— Start —

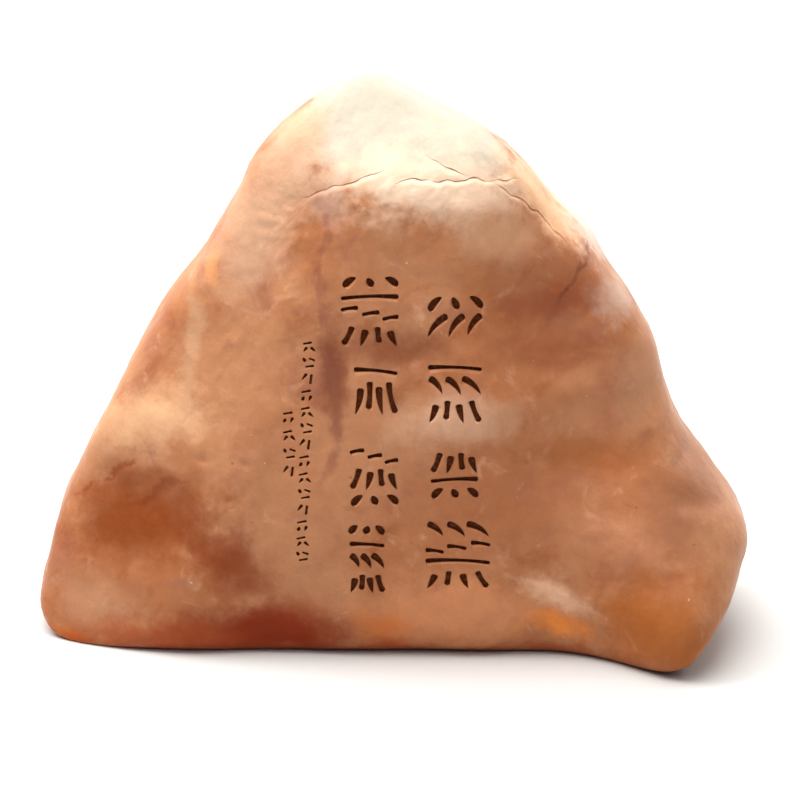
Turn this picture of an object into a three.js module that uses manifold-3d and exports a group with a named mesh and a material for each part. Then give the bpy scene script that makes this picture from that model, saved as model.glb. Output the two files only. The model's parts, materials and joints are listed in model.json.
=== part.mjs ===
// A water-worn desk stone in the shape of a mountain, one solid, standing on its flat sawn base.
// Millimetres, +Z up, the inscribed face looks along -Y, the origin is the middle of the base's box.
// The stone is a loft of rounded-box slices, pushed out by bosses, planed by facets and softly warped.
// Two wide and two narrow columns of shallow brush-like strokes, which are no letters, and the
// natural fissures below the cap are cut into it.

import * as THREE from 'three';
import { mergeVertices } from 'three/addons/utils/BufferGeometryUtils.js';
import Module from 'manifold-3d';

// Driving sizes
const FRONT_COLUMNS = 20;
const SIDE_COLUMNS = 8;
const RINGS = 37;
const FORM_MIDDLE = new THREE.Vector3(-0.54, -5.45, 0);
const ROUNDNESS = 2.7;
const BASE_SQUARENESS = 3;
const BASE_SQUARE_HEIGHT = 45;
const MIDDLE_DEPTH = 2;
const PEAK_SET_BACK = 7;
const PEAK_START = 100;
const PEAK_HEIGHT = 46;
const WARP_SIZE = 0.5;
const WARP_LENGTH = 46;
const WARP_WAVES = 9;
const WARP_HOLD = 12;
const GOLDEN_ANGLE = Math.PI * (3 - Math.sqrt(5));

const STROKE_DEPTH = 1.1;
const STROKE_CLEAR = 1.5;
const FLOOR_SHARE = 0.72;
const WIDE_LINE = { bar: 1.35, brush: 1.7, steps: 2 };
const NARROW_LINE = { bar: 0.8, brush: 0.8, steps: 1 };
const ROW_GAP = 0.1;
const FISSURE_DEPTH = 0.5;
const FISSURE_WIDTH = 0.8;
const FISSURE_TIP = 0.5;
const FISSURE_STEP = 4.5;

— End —

WHAT THE TASK REQUIRES:
Every line above should be written out again exactly as it stands.

ANSWER TO THIS EXERCISE:
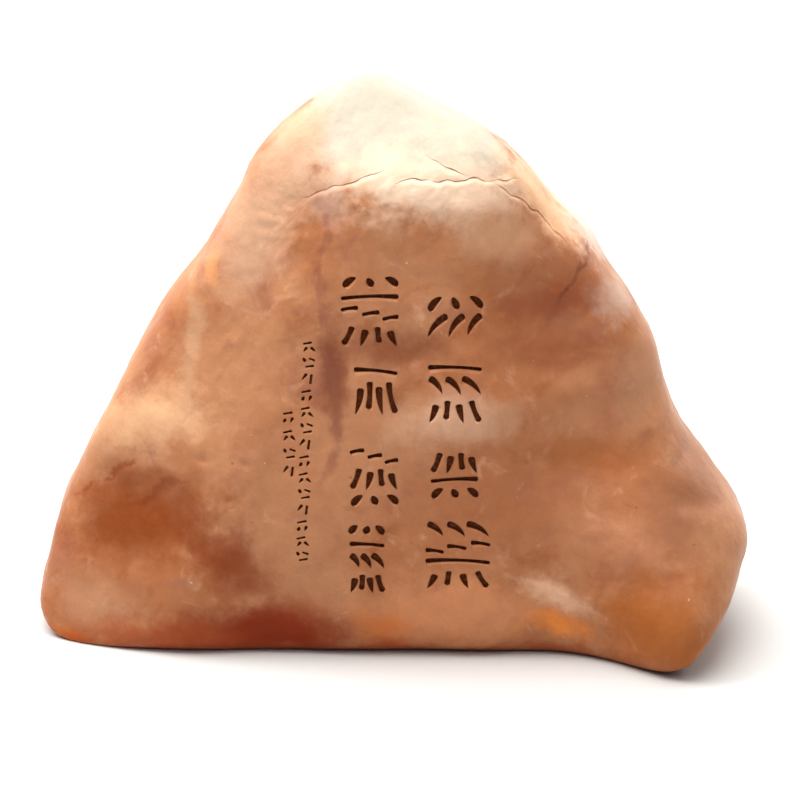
Turn this picture of an object into a three.js module that uses manifold-3d and exports a group with a named mesh and a material for each part. Then give the bpy scene script that makes this picture from that model, saved as model.glb. Output the two files only. The model's parts, materials and joints are listed in model.json.
=== part.mjs ===
// A water-worn desk stone in the shape of a mountain, one solid, standing on its flat sawn base.
// Millimetres, +Z up, the inscribed face looks along -Y, the origin is the middle of the base's box.
// The stone is a loft of rounded-box slices, pushed out by bosses, planed by facets and softly warped.
// Two wide and two narrow columns of shallow brush-like strokes, which are no letters, and the
// natural fissures below the cap are cut into it.

import * as THREE from 'three';
import { mergeVertices } from 'three/addons/utils/BufferGeometryUtils.js';
import Module from 'manifold-3d';

// Driving sizes
const FRONT_COLUMNS = 20;
const SIDE_COLUMNS = 8;
const RINGS = 37;
const FORM_MIDDLE = new THREE.Vector3(-0.54, -5.45, 0);
const ROUNDNESS = 2.7;
const BASE_SQUARENESS = 3;
const BASE_SQUARE_HEIGHT = 45;
const MIDDLE_DEPTH = 2;
const PEAK_SET_BACK = 7;
const PEAK_START = 100;
const PEAK_HEIGHT = 46;
const WARP_SIZE = 0.5;
const WARP_LENGTH = 46;
const WARP_WAVES = 9;
const WARP_HOLD = 12;
const GOLDEN_ANGLE = Math.PI * (3 - Math.sqrt(5));

const STROKE_DEPTH = 1.1;
const STROKE_CLEAR = 1.5;
const FLOOR_SHARE = 0.72;
const WIDE_LINE = { bar: 1.35, brush: 1.7, steps: 2 };
const NARROW_LINE = { bar: 0.8, brush: 0.8, steps: 1 };
const ROW_GAP = 0.1;
const FISSURE_DEPTH = 0.5;
const FISSURE_WIDTH = 0.8;
const FISSURE_TIP = 0.5;
const FISSURE_STEP = 4.5;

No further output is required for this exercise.